Quelles sont les principales difficultés auxquelles vous êtes confrontés dans vos secteur ?
Il y a plusieurs difficultés. Ne serait-ce qu’au niveau des élections CSE, on a un patronat qui fait le choix de mettre la CFDT partout où c’est possible. Il y a des listes qui sont directement déposées par l’employeur. On a des patrons qui choisissent leurs interlocuteurs.
On a aussi des employeurs qui font le choix de franchiser leurs établissements dès que la CGT existe ou se renforce, comme dans les Carrefours Market qui sont des bastions CGT.
Malgré la répression syndicale et les manœuvres mesquines, on a progressé partout et je pense qu’après ce cycle électoral on restera la première organisation dans le commerce et dans les services. On pense que les salariés aujourd’hui se rendent vraiment compte des conséquences de la loi El Khomri.
Quels liens entre les revendications féministes et la question du travail dans le Commerce et Service ?

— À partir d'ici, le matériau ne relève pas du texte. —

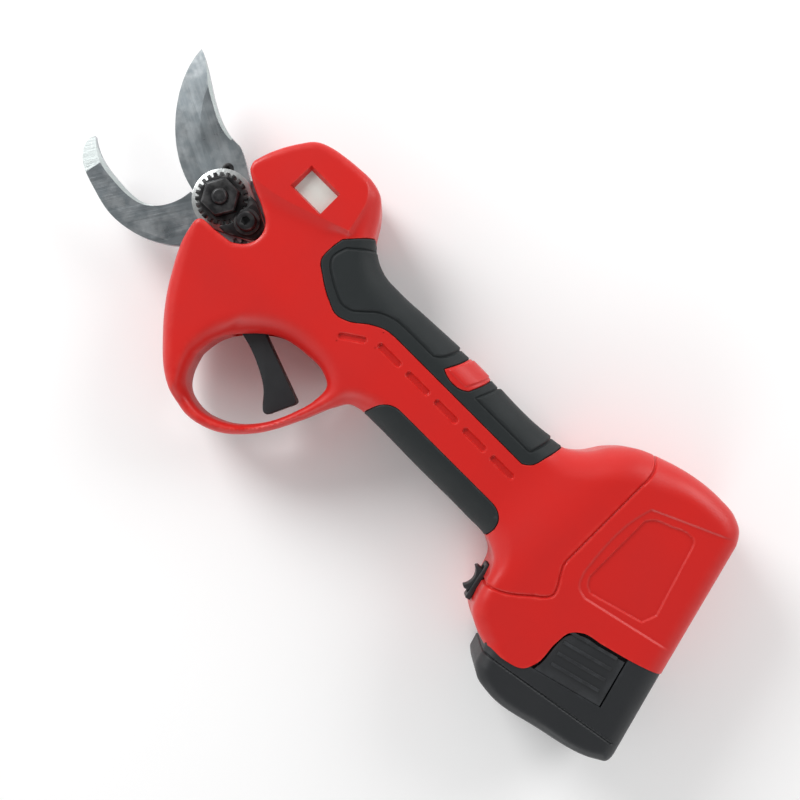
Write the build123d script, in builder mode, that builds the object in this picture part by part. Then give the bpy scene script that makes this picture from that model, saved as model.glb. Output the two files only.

Bien sûr, il y a l’égalité salariale, le temps partiel imposé aux femmes. On parle du Commerce parce que c’est visible, mais dans les métiers de service, dont la restauration collective, aujourd’hui c’est un scandale. Par exemple, il y a des femmes qui travaillent dans les cantines et qui sont à temps partiel imposé et qui se retrouvent intermittentes : les 4 mois de congés dans l’année ne sont pas payés, elles n’ont pas le droit au chômage. C’est ce qu’on appelle les intermittentes de la misère, et la réforme des retraites va bousiller ces travailleurs.
Notre priorité, c’est que le temps partiel ne soit plus imposé aux femmes.
Au niveau de la mobilisation contre la réforme des retraites, comment construisez-vous la journée de grève du 31 mars ?
On a décidé d’appeler tous nos DST pour faire un point. On a des endroits stratégiques, la restauration collective, les plateformes… on parle avec eux pour convaincre les salariés. On embraye le débat avec les travailleurs et on espère que ça bougera le 31 mars.